While it’s possible to lose some or all of your money if you invest in the stock market, it’s unlikely to happen if you’re diversified and have a long-term perspective. The stock market can be volatile, and prices can fluctuate rapidly. However, over the long term, the stock market has historically trended upward, providing higher returns than other types of investments.

To minimize risk, it’s essential to diversify your portfolio by investing in different asset classes, sectors, and geographic regions. This can help reduce the impact of any one stock or investment on your overall portfolio. Additionally, investing regularly and consistently can help you smooth out market fluctuations and reduce the risk of investing a lump sum at the wrong time.

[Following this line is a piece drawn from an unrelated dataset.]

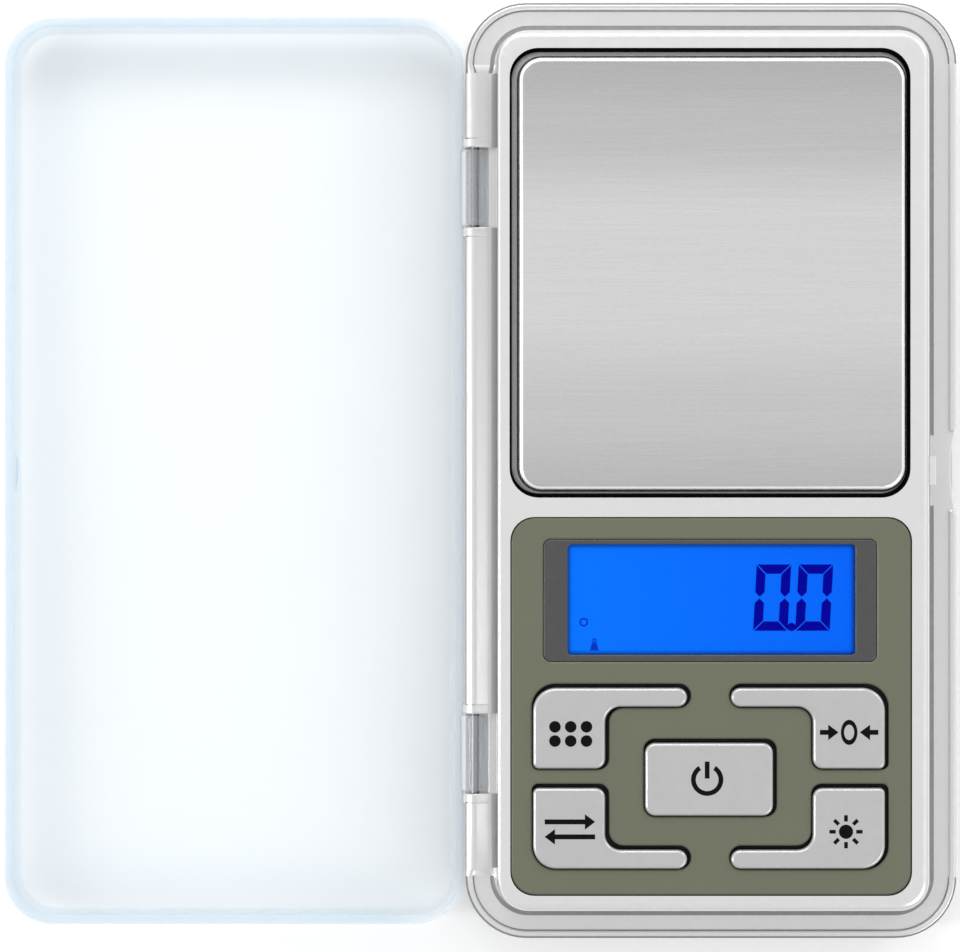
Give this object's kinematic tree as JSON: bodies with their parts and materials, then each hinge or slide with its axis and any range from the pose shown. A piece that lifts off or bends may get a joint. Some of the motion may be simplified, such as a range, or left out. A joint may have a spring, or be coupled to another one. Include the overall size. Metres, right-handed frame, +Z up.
{
  "type": "digital gram scale",
  "caption": "Pocket gram scale with a clear flip lid, steel weighing pan, blue backlit display and raised keys.",
  "frame": {"origin": "centre of the outline with the lid swung fully open, on the surface the scale stands on", "axes": "+X from the open lid towards the body, +Y from the keys towards the weighing pan, +Z up"},
  "size_m": [0.1226, 0.12, 0.017],
  "materials": {
    "case_silver": "satin silver paint over moulded plastic",
    "panel_olive": "printed satin film",
    "lens_smoke": "clear window with a dark printed border",
    "lcd_blue": "blue backlit liquid crystal",
    "light_blue": "light guide",
    "rubber_grey": "matt",
    "rubber_pink": "silicone",
    "board_green": "solder mask",
    "component_black": "moulded",
    "steel": "plated",
    "pan_steel": "brushed along its length",
    "beam_aluminium": "machined",
    "gauge_foil": "polyimide film",
    "wire_red": "sheath",
    "wire_black": "sheath",
    "wire_green": "sheath",
    "wire_white": "sheath",
    "cell_jacket": "plain sleeve",
    "contact_nickel": "nickel plated spring steel",
    "lid_clear": "clear moulded plastic",
    "carrier_white": "moulded",
    "pad_ivory": "adhesive foam",
    "key_silver": "satin silver paint over moulded plastic"
  },
  "bodies": {
    "case": {"bottom_case": "case_silver", "top_case": "case_silver", "faceplate": "panel_olive", "display_lens": "lens_smoke", "lcd_glass": "lcd_blue", "lcd_backlight": "light_blue", "zebra_connector": "rubber_pink", "main_pcb": "board_green", "pcb_components": "component_black", "pcb_screws": "steel", "tact_switches": "component_black", "load_cell": "beam_aluminium", "strain_gauges": "gauge_foil", "load_cell_screws": "steel", "overload_stop_screw": "steel", "gauge_wire_red": "wire_red", "gauge_wire_black": "wire_black", "gauge_wire_green": "wire_green", "gauge_wire_white": "wire_white", "battery_lead_red": "wire_red", "battery_lead_black": "wire_black", "battery_cell_1": "cell_jacket", "battery_cell_2": "cell_jacket", "battery_spring_contact": "contact_nickel", "battery_plate_contact": "contact_nickel", "battery_bridge_contact": "contact_nickel", "case_screws": "steel", "foot_1": "rubber_grey", "foot_2": "rubber_grey", "foot_3": "rubber_grey", "foot_4": "rubber_grey", "hinge_pin_upper": "steel", "hinge_pin_lower": "steel"},
    "lid": {"lid": "lid_clear"},
    "pan": {"weighing_pan": "pan_steel", "pan_carrier": "carrier_white", "pan_carrier_screws": "steel", "pan_adhesive_pads": "pad_ivory"},
    "count_button": {"key_count": "key_silver", "plunger_count": "component_black"},
    "units_button": {"key_units": "key_silver", "plunger_units": "component_black"},
    "tare_button": {"key_tare": "key_silver", "plunger_tare": "component_black"},
    "light_button": {"key_light": "key_silver", "plunger_light": "component_black"},
    "power_button": {"key_power": "key_silver", "plunger_power": "component_black"},
    "door": {"battery_door": "case_silver"}
  },
  "joints": [
    {"name": "lid_hinge", "type": "hinge", "parent": "case", "child": "lid", "pos_m": [-0.0006, 0, 0.01], "axis": [0, 1, 0], "range_deg": [0, 180]},
    {"name": "pan_travel", "type": "slide", "parent": "case", "child": "pan", "axis": [0, 0, -1], "range_m": [0, 0.0005], "stiffness_N_per_m": 10000, "springref_m": -0.00005, "deforming": ["load_cell"]},
    {"name": "count_press", "type": "slide", "parent": "case", "child": "count_button", "axis": [0, 0, -1], "range_m": [0, 0.00035], "stiffness_N_per_m": 4000, "springref_m": -0.0001},
    {"name": "units_press", "type": "slide", "parent": "case", "child": "units_button", "axis": [0, 0, -1], "range_m": [0, 0.00035], "stiffness_N_per_m": 4000, "springref_m": -0.0001},
    {"name": "tare_press", "type": "slide", "parent": "case", "child": "tare_button", "axis": [0, 0, -1], "range_m": [0, 0.00035], "stiffness_N_per_m": 4000, "springref_m": -0.0001},
    {"name": "light_press", "type": "slide", "parent": "case", "child": "light_button", "axis": [0, 0, -1], "range_m": [0, 0.00035], "stiffness_N_per_m": 4000, "springref_m": -0.0001},
    {"name": "power_press", "type": "slide", "parent": "case", "child": "power_button", "axis": [0, 0, -1], "range_m": [0, 0.00035], "stiffness_N_per_m": 4000, "springref_m": -0.0001},
    {"name": "door_slide", "type": "slide", "parent": "case", "child": "door", "axis": [0, -1, 0], "range_m": [0, 0.026]}
  ]
}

How do I learn more about investing?

There are many resources available to learn more about investing. Your parent or guardian can be a great resource, as can online investment platforms, financial websites, and books on investing. Many brokerage firms and investment apps also offer educational resources, such as tutorials, webinars, and blog posts, to help you get started.

Additionally, you can take online courses or attend seminars on investing to learn more. It’s essential to stay informed and educated about investing, but it’s also important not to feel overwhelmed. Start with the basics, and gradually build your knowledge over time. Remember, investing is a lifelong journey, and the more you learn, the better equipped you’ll be to make informed investment decisions.